RE: Images/ALT

We concur

Originally we had the Master version reorganized to 4.0 format to 
facilitate discussion during the 4.0 devel.

As the current guidelines and checklist evolved we have been moving away 
from that now that 4.0 is out.  We were discussing a reorg but decided to 
wait til we got an official version out.... then revisit as Daniel has also 
suggested.   In the end, the organization should be decided based on what 
the authors will find most useful.
- the guidelines should be organized to facilitate learning and lookup.
- the checklist should be organized to facilitate recall and checking a 
page.

We wont be re-orging for a little while since we still have to get all the 
content and input in.... but comments and ideas on re-organization are 
welcome.

Gregg




-- ------------------------------
Gregg C Vanderheiden Ph.D.
Professor - Human Factors
Dept of Ind. Engr. - U of Wis.
Director - Trace R & D Center
gv@trace.wisc.edu    http://trace.wisc.edu
FAX 608/262-8848
For a list of our listserves send "lists" to listproc@trace.wisc.edu


-----Original Message-----
From:	Daniel Dardailler [SMTP:danield@w3.org]
Sent:	Monday, January 26, 1998 8:52 AM
To:	Ian B. Jacobs
Cc:	w3c-wai-gl@w3.org
Subject:	Re: Images/ALT


> The current organization of the guidelines roughly mirrors the
> organization
> of the HTML specification, and this approach certainly has
> its advantages.

I personnally never saw a big advantage in that approach. The HTML
spec is rarely something people read from begining to end, so very few
people know its order. I actually read the HTML spec that way, but I
probably remember the chapter ordering because of the HAG document,
not the other way around.

Of course, this doesn't preclude linking from the HAG to the HTML
spec, but keeping them in synch isn't really helping here.

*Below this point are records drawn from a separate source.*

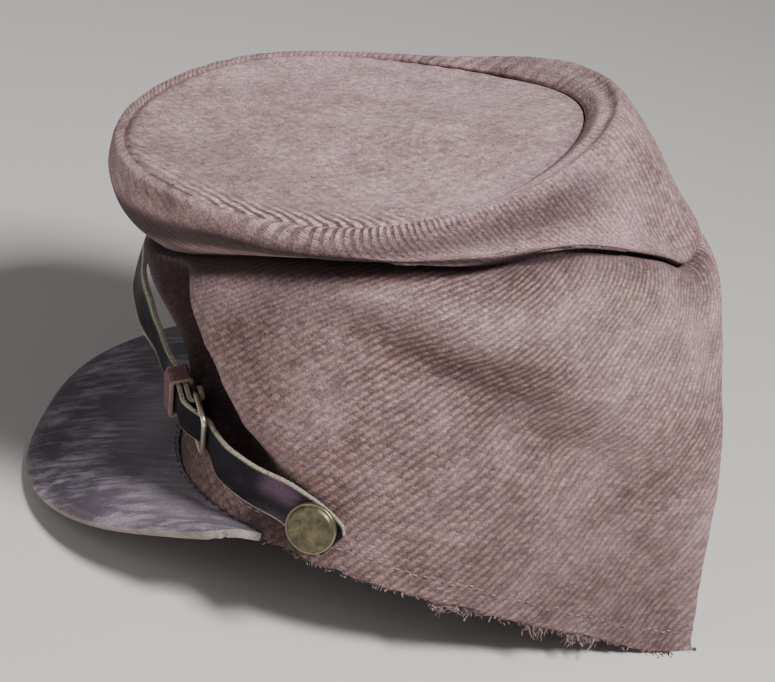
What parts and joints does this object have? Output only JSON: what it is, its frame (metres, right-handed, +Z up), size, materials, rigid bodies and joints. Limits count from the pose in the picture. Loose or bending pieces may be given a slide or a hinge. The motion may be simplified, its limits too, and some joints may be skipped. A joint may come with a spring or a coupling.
{
  "type": "military cap",
  "caption": "Soft wool forage cap with a round crown, slouched creased sides, a drooping leather peak and a buckled chin strap.",
  "frame": {"origin": "middle of the cap's length and width, on the surface that it rests on", "axes": "-Y forward over the peak, +Y to the rear crease, +X to the wearer's left, +Z up"},
  "size_m": [0.1711, 0.2375, 0.1769],
  "materials": {
    "wool": "matte twill, worn",
    "black_leather": "worn and crazed",
    "brown_leather": "worn",
    "dull_brass": "tarnished",
    "pale_brass": "dull"
  },
  "bodies": {
    "root": {"body": "wool", "crown_top": "wool", "peak": "black_leather", "strap_left": "black_leather", "strap_right": "black_leather", "keeper": "brown_leather", "buckle": "pale_brass", "button_left": "dull_brass", "button_right": "dull_brass"}
  },
  "joints": []
}
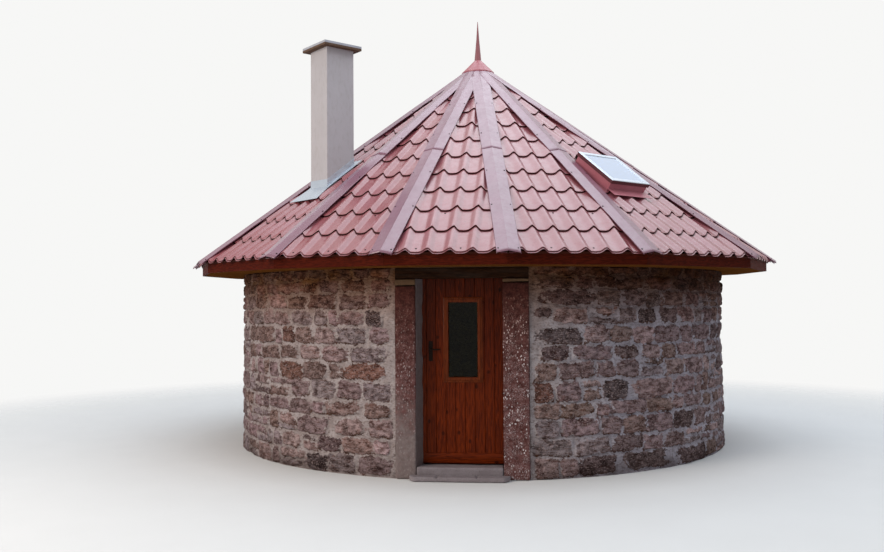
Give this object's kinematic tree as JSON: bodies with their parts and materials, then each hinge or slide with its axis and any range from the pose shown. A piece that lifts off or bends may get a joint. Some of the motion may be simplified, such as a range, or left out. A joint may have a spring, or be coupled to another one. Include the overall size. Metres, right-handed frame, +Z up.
{
  "type": "round stone hut",
  "caption": "Small round rubble-stone hut with a many-sided sheet-tile roof, hip caps, finial, chimney, roof window and an inward-opening plank door.",
  "frame": {"origin": "the hut's centre line at ground level, in the middle of the floor slab's underside", "axes": "+Z up, -Y towards the side that the door faces, +X to the right seen from there"},
  "size_m": [6.9149, 6.9405, 5.1798],
  "materials": {
    "rubble_wall": "rough random rubble in flush lime mortar",
    "red_sandstone": "dressed red sandstone with pale specks",
    "grey_stone": "worn stone",
    "lime_mortar": "rough mortar",
    "floor_screed": "trowelled screed",
    "chimney_render": "smooth render",
    "chimney_slab": "cast slab",
    "old_timber": "weathered",
    "roof_timber": "planed",
    "roof_deck": "planed",
    "frame_wood": "varnished",
    "door_wood": "varnished",
    "moulding_wood": "varnished",
    "door_glass": "clear",
    "hinge_steel": "brushed",
    "black_iron": "satin",
    "red_sheet_tiles": "satin coated sheet",
    "red_caps": "satin coated sheet",
    "finial_red": "satin",
    "fascia_stain": "stained",
    "soffit_varnish": "varnished",
    "grey_flashing": "dull",
    "skylight_red": "satin",
    "skylight_rim": "satin",
    "skylight_glass": "clear"
  },
  "bodies": {
    "hut": {"floor_slab": "floor_screed", "wall_plate": "roof_timber", "rafters": "roof_timber", "rafter_hub": "roof_timber", "roof_boards": "roof_deck", "jamb_left": "red_sandstone", "jamb_right": "red_sandstone", "jamb_pads": "lime_mortar", "lintel": "old_timber", "inner_lintel": "old_timber", "threshold": "grey_stone", "doorstep": "grey_stone", "door_frame": "frame_wood", "frame_hinges": "hinge_steel", "roof_tiles_left": "red_sheet_tiles", "roof_tiles_front": "red_sheet_tiles", "roof_tiles_right": "red_sheet_tiles", "roof_tiles_back": "red_sheet_tiles", "hip_caps": "red_caps", "ridge_collar": "red_caps", "finial": "finial_red", "fascia_boards": "fascia_stain", "soffit_boards": "soffit_varnish", "chimney_shaft": "chimney_render", "chimney_cap": "chimney_slab", "chimney_flashing": "grey_flashing", "skylight_frame": "skylight_red", "skylight_sash": "skylight_rim", "skylight_glass": "skylight_glass", "skylight_hinges": "black_iron", "wall_front_right": "rubble_wall", "wall_right_front": "rubble_wall", "wall_right_back": "rubble_wall", "wall_back_right": "rubble_wall", "wall_back_left": "rubble_wall", "wall_left_back": "rubble_wall", "wall_left_front": "rubble_wall", "wall_front_left": "rubble_wall", "wall_over_door": "rubble_wall"},
    "door": {"door_leaf": "door_wood", "door_rail": "door_wood", "door_window_frame": "moulding_wood", "door_glass": "door_glass", "door_handle": "black_iron", "door_hinges": "hinge_steel"}
  },
  "joints": [
    {"name": "door_hinge", "type": "hinge", "parent": "hut", "child": "door", "pos_m": [0.2332, -2.64381, 0.125], "axis": [0, 0, -1], "range_deg": [0, 95]}
  ]
}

> While I'm not convinced that recasting the current guidelines
> along these axes would make a huge difference

We need more "user" (author that is) review to decide.

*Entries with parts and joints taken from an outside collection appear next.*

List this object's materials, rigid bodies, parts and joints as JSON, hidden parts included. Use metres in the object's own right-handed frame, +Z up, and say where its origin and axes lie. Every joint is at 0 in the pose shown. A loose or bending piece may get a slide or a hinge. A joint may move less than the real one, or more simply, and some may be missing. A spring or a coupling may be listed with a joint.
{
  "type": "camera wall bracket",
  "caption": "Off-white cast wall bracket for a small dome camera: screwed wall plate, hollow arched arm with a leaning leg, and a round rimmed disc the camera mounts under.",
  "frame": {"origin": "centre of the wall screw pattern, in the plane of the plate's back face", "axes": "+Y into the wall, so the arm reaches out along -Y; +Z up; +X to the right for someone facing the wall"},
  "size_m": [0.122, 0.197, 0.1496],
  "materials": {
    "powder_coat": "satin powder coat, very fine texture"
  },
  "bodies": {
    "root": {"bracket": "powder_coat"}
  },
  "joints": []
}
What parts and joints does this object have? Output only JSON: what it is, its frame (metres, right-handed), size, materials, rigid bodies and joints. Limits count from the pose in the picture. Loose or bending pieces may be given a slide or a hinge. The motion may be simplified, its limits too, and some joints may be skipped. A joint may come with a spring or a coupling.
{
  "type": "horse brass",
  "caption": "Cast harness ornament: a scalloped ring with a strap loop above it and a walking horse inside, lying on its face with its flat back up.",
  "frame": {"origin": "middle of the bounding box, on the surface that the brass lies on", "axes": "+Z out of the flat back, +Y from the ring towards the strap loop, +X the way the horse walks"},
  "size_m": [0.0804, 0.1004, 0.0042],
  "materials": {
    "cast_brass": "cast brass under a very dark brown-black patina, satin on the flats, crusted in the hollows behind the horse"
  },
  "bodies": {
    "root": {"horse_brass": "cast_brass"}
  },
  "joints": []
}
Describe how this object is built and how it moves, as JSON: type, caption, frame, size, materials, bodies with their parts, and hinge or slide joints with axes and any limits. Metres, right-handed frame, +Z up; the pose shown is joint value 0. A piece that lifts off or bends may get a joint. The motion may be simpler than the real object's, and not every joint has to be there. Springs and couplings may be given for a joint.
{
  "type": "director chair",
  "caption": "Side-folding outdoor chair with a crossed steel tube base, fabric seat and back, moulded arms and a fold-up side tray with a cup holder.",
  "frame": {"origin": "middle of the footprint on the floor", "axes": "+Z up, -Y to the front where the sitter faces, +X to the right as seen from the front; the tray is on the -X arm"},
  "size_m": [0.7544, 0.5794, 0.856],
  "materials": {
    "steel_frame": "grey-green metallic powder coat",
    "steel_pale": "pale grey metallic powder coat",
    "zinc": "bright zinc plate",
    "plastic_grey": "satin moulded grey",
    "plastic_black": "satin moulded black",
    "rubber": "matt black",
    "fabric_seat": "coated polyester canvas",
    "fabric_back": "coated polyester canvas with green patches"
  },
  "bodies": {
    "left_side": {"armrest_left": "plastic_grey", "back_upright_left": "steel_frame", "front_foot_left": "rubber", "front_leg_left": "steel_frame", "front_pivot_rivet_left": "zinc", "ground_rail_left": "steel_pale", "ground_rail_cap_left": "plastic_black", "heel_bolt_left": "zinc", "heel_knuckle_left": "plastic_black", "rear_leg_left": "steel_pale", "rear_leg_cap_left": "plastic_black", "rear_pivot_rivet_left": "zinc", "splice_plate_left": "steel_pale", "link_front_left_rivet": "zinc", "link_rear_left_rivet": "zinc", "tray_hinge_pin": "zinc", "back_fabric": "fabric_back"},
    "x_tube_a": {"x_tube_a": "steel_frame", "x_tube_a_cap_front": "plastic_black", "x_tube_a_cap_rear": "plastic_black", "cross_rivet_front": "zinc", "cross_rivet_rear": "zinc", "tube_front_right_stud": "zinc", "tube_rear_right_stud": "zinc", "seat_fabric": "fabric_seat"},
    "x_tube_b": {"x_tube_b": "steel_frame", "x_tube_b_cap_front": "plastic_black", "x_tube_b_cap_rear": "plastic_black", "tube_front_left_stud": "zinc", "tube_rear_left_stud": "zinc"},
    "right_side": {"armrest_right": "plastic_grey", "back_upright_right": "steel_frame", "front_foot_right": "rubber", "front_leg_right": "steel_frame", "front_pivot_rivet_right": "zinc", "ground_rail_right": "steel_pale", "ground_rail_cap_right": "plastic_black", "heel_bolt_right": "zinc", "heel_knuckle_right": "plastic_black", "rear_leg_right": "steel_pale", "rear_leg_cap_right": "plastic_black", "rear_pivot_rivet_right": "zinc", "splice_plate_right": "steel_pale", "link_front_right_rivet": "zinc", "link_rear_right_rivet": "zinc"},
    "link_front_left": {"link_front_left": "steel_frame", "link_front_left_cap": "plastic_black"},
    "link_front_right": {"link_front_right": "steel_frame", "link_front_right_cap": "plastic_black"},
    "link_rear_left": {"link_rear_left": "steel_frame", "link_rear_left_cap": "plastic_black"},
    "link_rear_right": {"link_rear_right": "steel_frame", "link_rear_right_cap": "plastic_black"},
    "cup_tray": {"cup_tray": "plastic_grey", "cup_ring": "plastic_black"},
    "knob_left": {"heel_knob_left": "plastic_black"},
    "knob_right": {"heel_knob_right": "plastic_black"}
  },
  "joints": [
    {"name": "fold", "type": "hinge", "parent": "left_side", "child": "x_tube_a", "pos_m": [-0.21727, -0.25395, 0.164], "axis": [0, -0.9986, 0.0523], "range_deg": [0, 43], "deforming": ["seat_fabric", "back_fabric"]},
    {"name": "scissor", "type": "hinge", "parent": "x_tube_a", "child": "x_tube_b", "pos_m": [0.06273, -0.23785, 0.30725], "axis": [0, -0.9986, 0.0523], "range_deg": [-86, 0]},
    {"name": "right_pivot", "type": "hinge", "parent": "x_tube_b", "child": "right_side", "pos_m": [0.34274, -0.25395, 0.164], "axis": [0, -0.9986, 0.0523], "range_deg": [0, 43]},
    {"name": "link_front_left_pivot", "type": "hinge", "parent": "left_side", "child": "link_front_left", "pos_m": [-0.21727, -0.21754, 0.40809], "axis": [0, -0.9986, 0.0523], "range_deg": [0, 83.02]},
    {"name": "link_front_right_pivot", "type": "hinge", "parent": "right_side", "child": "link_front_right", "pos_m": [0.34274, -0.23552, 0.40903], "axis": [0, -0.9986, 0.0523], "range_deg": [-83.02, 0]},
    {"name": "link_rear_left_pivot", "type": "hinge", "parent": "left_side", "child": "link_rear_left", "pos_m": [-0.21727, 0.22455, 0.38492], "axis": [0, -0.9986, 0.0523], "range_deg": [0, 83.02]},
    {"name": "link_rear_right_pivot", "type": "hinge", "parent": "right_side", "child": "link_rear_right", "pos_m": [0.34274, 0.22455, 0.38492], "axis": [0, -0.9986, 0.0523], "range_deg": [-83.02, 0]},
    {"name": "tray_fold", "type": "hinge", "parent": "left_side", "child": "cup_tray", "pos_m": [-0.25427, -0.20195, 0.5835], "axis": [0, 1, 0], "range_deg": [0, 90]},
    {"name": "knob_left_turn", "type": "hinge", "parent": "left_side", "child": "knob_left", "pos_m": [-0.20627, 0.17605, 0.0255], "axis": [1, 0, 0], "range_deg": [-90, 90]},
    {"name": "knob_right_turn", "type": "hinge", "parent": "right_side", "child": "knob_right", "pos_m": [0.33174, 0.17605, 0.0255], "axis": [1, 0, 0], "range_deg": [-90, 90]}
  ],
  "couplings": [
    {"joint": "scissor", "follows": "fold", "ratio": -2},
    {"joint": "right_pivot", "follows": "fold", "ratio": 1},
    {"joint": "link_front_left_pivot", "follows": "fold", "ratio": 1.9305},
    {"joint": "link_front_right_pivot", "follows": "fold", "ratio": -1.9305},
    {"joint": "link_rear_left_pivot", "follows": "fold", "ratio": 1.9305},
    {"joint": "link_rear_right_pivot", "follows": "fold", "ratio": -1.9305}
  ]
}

> There is no mention of anything HTML-specific until
> the implementation section. Thus, the guidelines
> become applicable to other languages as well.

I like it. How important this is will depend on how we define XML
accessibility wrt HTML.

In any case, I would keep the current organization unchanged for this
coming public draft, and revisit the issue later.